Falling Rock—Dislodged, No Hard Hat, Poor Position, California, Yosemite Valley, Sentinel Rock
FALLING ROCK- DISLODGED, NO HARD HAT, POOR POSITION
California, Yosemite Valley, Sentinel Rock
On June 27, Jim Corpus (44) and Mike Penner (45) climbed the Steck-Salathe route (15 pitches, 5.9) on Sentinel Rock. They summited at sunset, took a break, and started looking for the 3rd class descent gully after dark. Despite having headlamps, they had trouble finding their way and wound up descending slabs on the south side of the gully, where they encountered lots of loose rocks.
About midnight, halfway down the slabs, with Jim 100-150 feet ahead of and below Mike, Mike’s foot dislodged a 5-10 pound rock. He yelled, “Rock!” and listened as it bounced down the face, and then called for Jim, but got no response. He scrambled down the slab and found only a headlamp where Jim should have been. Beyond the lamp, patches of blood led another 150 feet downhill to where Jim lay, unconscious and bleeding from his scalp. He was just two feet short of a 40-foot cliff that probably would have finished him off.
Mike: “After several minutes Jim started mumbling, and his level of consciousness improved slowly but considerably through the night. Immediately after the accident he couldn’t process what had happened, asking the same questions over and over: ‘Where are we? What happened? Is this real? Got any water?’
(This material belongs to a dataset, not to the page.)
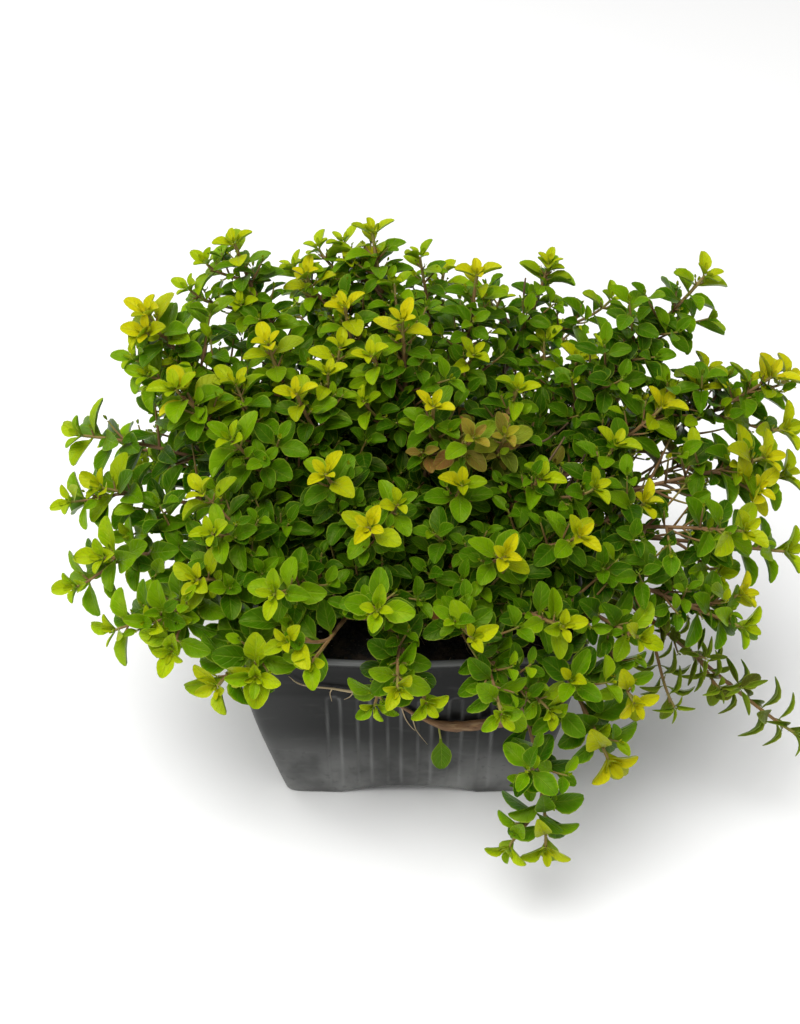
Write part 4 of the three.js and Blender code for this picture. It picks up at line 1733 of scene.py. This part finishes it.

“I didn’t apply pressure to Jim’s wound because touching it was intensely painful to him. After awhile I decided that he probably wasn’t bleeding severely, despite the initial amount of blood. I was sure he’d suffered a severe concussion, possibly a skull fracture, and he was in shock. I got him into his jacket, put my jacket over his legs and a rope underneath him and made him as comfortable as possible without moving him much.
“I couldn’t find anchors and I wanted to keep him from rolling off the ledge we were on, so I just sat next to him all night holding him in place. I wasn’t sure of the way out, anyway, and the light from my headlamp didn’t allow me to see a safe way down.
“As it began to get light, I was able to improvise some anchors and tie him in. By this time he was more lucid and really wanted to get to a more comfortable position, but I didn’t want him to. When dawn arrived I could see where we were and where we were supposed to be and took off for help.”
Mike reached his vehicle—and his cell phone—at about 0830 and called the NPS. While a ground team scrambled up the descent route, a helicopter from Naval Air Station Lemoore searched from the air; the crew spotted Jim and rappelled two Rangers and a Navy crewman to him. He was alert by this time, though still complaining of dizziness. They immobilized him as a precaution against spinal injury, and the helicopter hoisted him out shortly after 1100.
X-rays at the Yosemite clinic showed no fractures. Because of his head injury, he was helicoptered to Doctors Medical Center in Modesto for further tests, but was later released, with only a severe scalp laceration and minor cuts and bruises.
Jim and Mike are both very experienced climbers. They were not far off route, but even the correct way down that gully is a potential bowling alley. When you cannot see the rocks coming at you and your ability to dodge them is restricted, it is usually best to stick close together.
Mike: “I know descending can be more dangerous than ascending, and I’ve always been extremely careful with rappels. I never expected such an accident on a walk-down, but loose rock is a danger wherever you find it.
“We didn’t have helmets. The rock that hit Jim might have knocked him out or off his feet even if he’d been wearing one, but a helmet surely would have lessened the damage and the risks.
“In retrospect, we should have just bivouacked on the summit. We’d been climbing all day without much water and ran dry before the top. It was a pleasant night and there are some nice sandy spots there, but we were thirsty and were lured downward by the crashing of Sentinel Creek. Ironically, the medics did not allow Jim even one sip of water until he was cleared of internal injuries in Modesto the next afternoon!
“My advice for Sentinel climbers: If you top out at sundown, have a seat. Don’t lose the route on the walk-down, and keep your helmet on till you hit the Four-Mile Trail.
“Months after the accident, three thoughts stand out: First, it’s remarkable how lucky we were. Aside from the fact that the rock or the tumble down the slab didn’t kill him, it’s a miracle that Jim stopped short of that big drop. Second, we were lucky to be in Yosemite, because the job the NPS and the Navy did was truly impressive. Finally, the time that passed between dislodging the rock and finding Jim alive was only a minute or two, but it was the most horrifying moment of my life.” (Source: John Dill, NPS Ranger, Yosemite National Park) (Editor’s Note: For more about rockfall, see CA incidents on 4/24 and 8/12 in this issue of ANAM.)